Alcaraz Deniz's evaluation was done by a since-dissolved company called En Solidaridad, whose address on the document was the same as Lozano's law firm. A co-defendant in the suit against Lozano, En Solidaridad was formed by Lozano and a man she later married, and it was run by him, according to Washington secretary of state filings. Manuel Lozano Rodriguez, who separated from Lozano several years ago, declined to talk about the business when reached by phone.
As Crutcher-Herrejon read aloud the documents, Alcaraz Deniz and her daughter frequently looked at each other, laughed or shook their heads over statements that claimed, for instance, Alcaraz Deniz was "petrified all the time" by her daughter. The young woman, according to both the evaluation and declaration, would move her arms "wildly" and her eyes would "pierce" into her mom.
"Mentiras, mentiras, mentiras," Alcaraz Deniz repeatedly said. Lies, lies lies.
One of the 'sketchiest things'
None of the former staffers interviewed said they made up information about clients. Other people wrote the declarations.
Lozano's firm "revolutionized the operational structure of an immigration law firm" by dividing it into departments, each handling a different aspect of a case, according to her lawyers' filing in the trade secrets litigation. One former staffer likened the structure to an "assembly line."
If declarations were inaccurate, how come they bore the signatures of clients?
It's hard to say what happened in every case. The client who said her declaration contained a false rape allegation recalled signing documents in English she didn't fully understand.
The lawsuit against Lozano says her firm sometimes asked people to sign blank pieces of paper or empty signature boxes and later attached those signatures to documents clients had not reviewed. The bar's allegations did not mention those methods specifically but said Lozano, in at least one case, submitted documents to authorities that a client had not reviewed.
The bar and the lawsuit also say Lozano submitted applications with digitized signatures on forms where a "wet ink" signature was required.
The government gave that as the reason when in September it denied the application of Pai's client with the questionable rape allegation. She stays mostly at home now, scared of being arrested by U.S. Immigration and Customs Enforcement.
Adding to her distress: Pai told her she had no need for an application based on abuse.

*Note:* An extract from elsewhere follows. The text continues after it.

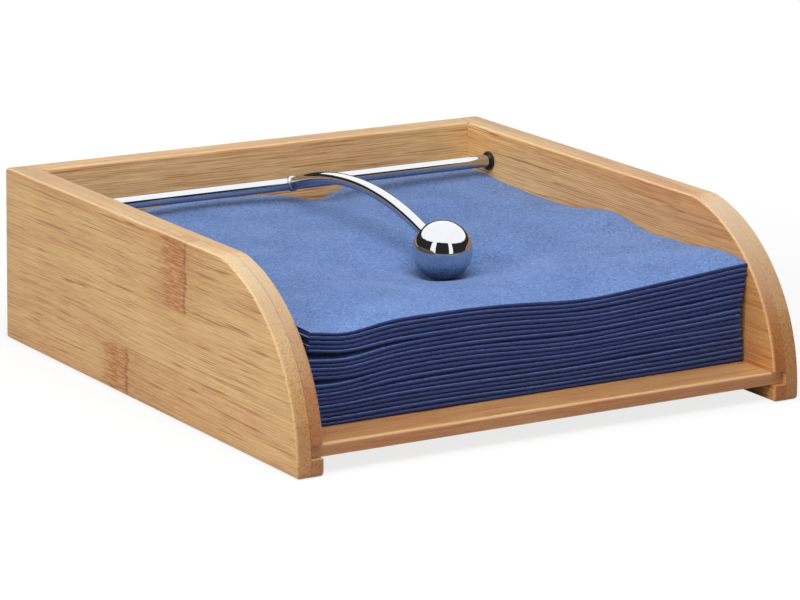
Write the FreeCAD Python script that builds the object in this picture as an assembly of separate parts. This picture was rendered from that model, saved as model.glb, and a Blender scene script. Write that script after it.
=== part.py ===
import FreeCAD, Part
import math
import os

# Bamboo napkin tray with a pivoting press arm and the folded napkins it holds, in millimetres.
#
# X runs to the right, Y to the back and Z up. The origin is the middle of the tray's footprint,
# on the surface that the tray stands on. The tray is open at the front. Its base board is let
# into grooves in the two sides and in the back. A round rod turns in two bushes in the sides and
# carries a curved arm with a ball weight, which rests on the napkins and lifts up to the back.

# Tray
tray_width = 190.0
tray_depth = 193.5
side_height = 59.5
side_thickness = 9.7
inner_ply_thickness = 4.6  # each side is two plies; the base groove is cut through the inner one
back_thickness = 9.7
base_thickness = 4.4
base_underside_height = 5.6
base_front_setback = 2.0
base_side_clearance = 0.05  # between the base board's edges and the bottoms of its grooves
base_groove_clearance = 0.05  # above and below the base board in its grooves
back_groove_depth = 4.0

# Outline and edges of the boards
front_arc_start_height = 2.0  # the front edge is plumb up to here, then one large arc
front_arc_rise = 1.0  # the full arc would pass this far above the top edge
front_arc_blend_radius = 20.0  # softens the meeting of the arc and the top edge
outline_corner_radius = 1.5
edge_radius = 0.9
foot_edge_radius = 1.8  # along the two bottom edges of each side
base_front_edge_radius = 1.1
base_front_lower_edge_radius = 0.5
base_rear_edge_radius = 0.4

# Dowels that hold the back between the sides
dowel_diameter = 5.0
dowel_length = 20.0
dowel_depth_in_side = 6.5
dowel_end_gap = 0.3
dowel_fit_clearance = 0.02
dowel_margin = 14.0  # from the top and the bottom edge of the back to a dowel's axis

# Pivot rod and its bushes
rod_diameter = 4.4
rod_below_top = 11.2
rod_in_front_of_back = 14.3
rod_running_clearance = 0.05
rod_end_play = 0.3
rod_end_chamfer = 0.4
bush_wall = 0.6
bush_depth = 6.0
bush_flange_lip = 0.55  # how far the flange stands out past the sleeve
bush_flange_thickness = 1.0
bush_rim_radius = 0.4
bush_fit_clearance = 0.02

# Press arm and its ball weight
arm_diameter = 4.2
arm_from_middle = 3.2
arm_chord = 96.5  # from the rod's axis to the ball's centre
arm_root_angle = 22.0  # between the arm and its chord, at the rod
arm_tip_angle = 17.5  # between the arm and its chord, at the ball
arm_root_straight = 4.3
weld_throat = 0.6
weld_rim_radius = 0.45
ball_diameter = 20.0
ball_socket_depth = 8.0
ball_socket_clearance = 0.02

# Napkins, folded square, with their fold at the front
napkin_count = 20
napkin_thickness = 1.2
napkin_front_setback = 17.0
napkin_rear_gap = 0.9
napkin_left_gap = 3.8
napkin_right_gap = 0.8
paper_clearance = 0.3  # under the stack, under the top napkin and under the ball

# Derived places
front_y = -tray_depth / 2
back_y = tray_depth / 2
back_inner_y = back_y - back_thickness
inner_half_width = tray_width / 2 - side_thickness
base_top_height = base_underside_height + base_thickness
groove_end_y = back_inner_y + back_groove_depth
rod_y = back_inner_y - rod_in_front_of_back
rod_z = side_height - rod_below_top
bush_bore_radius = rod_diameter / 2 + rod_running_clearance
bush_outer_radius = bush_bore_radius + bush_wall
bush_flange_radius = bush_outer_radius + bush_flange_lip
stack_bottom = base_top_height + paper_clearance
top_napkin_bottom = stack_bottom + (napkin_count - 1) * napkin_thickness + paper_clearance
ball_centre_z = top_napkin_bottom + napkin_thickness + paper_clearance + ball_diameter / 2
arm_rest_angle = math.degrees(math.asin((rod_z - ball_centre_z) / arm_chord))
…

She had a straightforward path to a green card due to her marriage to a U.S. citizen and legal arrival in the country.
The government denied at least 270 other Lozano applications because of signature problems, according to a since-dropped Vermont lawsuit she filed in January, arguing the denials went against the agency's rules at the time.
Many of the applications handled by Lozano's firm had another major problem: They were submitted for clients who were never eligible, according to the bar, the lawsuit and interviews with lawyers who subsequently worked on cases handled by her office.
Often, that was because they had illegally entered the U.S. more than once and lived here without authorization for more than a year - in most cases, a disqualifying factor for a green card that can only be waived after leaving the country for 10 years.
"Many times this person would have to leave to go back home because mom or dad were sick, or maybe somebody passed away in the family. And so they would have to leave the U.S. and then come back again," said Tacoma immigration attorney Gustavo Cueva.
Cueva consulted on the case of one man whose contract with Lozano acknowledged he is subject to the disqualifying factor, called a "permanent bar" - evidence Lozano knew the green card application would likely be denied, Cueva said.
Another Lozano contract, in a case now handled by Crutcher-Herrejon, said, according to an English translation: "We are NOT going to be able to win residency. We are applying only to get you the work permit faster." People who apply for green cards typically get work permits in about six months, but those are only temporary until the government reaches a decision on the application.
"I don't know any reputable immigration attorney who would do that," said Carney, the member of legal ethics committees. Applying for a green card on behalf of an ineligible client puts the person at risk of being placed in removal proceedings, Carney said.
"I think that was one of the most sketchiest things in the law firm," said a former Lozano licenciado who worked in the Bogotá office and later in the U.S., speaking on the condition of anonymity.
Staffers believed clients would likely back out of contracts when such clauses were read to them, and so "we used to do it soft," he said. Don't worry, they'd say to clients. "This is abogada de los milagros, the miracle lawyer, she's going to do whatever it takes to get you the best benefit."
Clients lit up upon hearing they could get help. Some had previously gone to lawyer after lawyer who had told them nothing could be done.
Their optimism was reinforced when they got temporary work permits, and many spread the word about Lozano. If a reckoning was in the offing, in the form of a green card denial, it wouldn't come for years.
Lozano faced a different kind of reckoning in May, when she permanently gave up her Washington law license and acknowledged the resignation could be treated as a disbarment by every other state. The next morning, the mood was sober in the packed Tukwila waiting room of the firm that once bore her name - and which continued to operate "as usual," according to a statement that week.
Luz Legal's closure this month didn't put an end to the uncertainty faced by former clients. The firm's announcement said clients could transfer their cases to "a team of attorneys who may have worked on your case previously."
"Who they are, we don't know. Who they work for, we don't know," said Cueva, the Tacoma attorney.
Crutcher-Herrejon said she is concerned they might still be associated with Lozano and following the resigned lawyer's practices.
A website about the lawsuit against her lists 30 attorneys willing to discuss options with clients. Many have been flooded with calls.
Immigration lawyers say crucial next steps include changing the address on immigration files from Luz Legal's to those of clients. (The government has how-to information for humanitarian cases on its website, as does immigration court on its.)
The state bar, while putting up its resource page for Lozano clients, initially gave no sign it is monitoring the situation, saying it acts on grievances and can no longer take any about Lozano since she gave up her license.
Asked if the bar is doing anything more to help, spokesperson Sara Niegowski said in mid-June the bar is "moving into a convening role," adding "it is clear that Lozano's clients are in need of a bigger support system, involving coordination, information-sharing, and resources from the immigration-law community at large." No details were available yet.
"My parents are panicking," said Jessica the morning after Lozano's resignation. She asked to be identified by her first name only so as not to endanger them.
From Mexico, her parents had both lived in the U.S. since they were about 15. Her mom was now 48, her dad 52.
They finally thought their dream of legal status was about to come true, Jessica said. "Now, it's crumbling under them.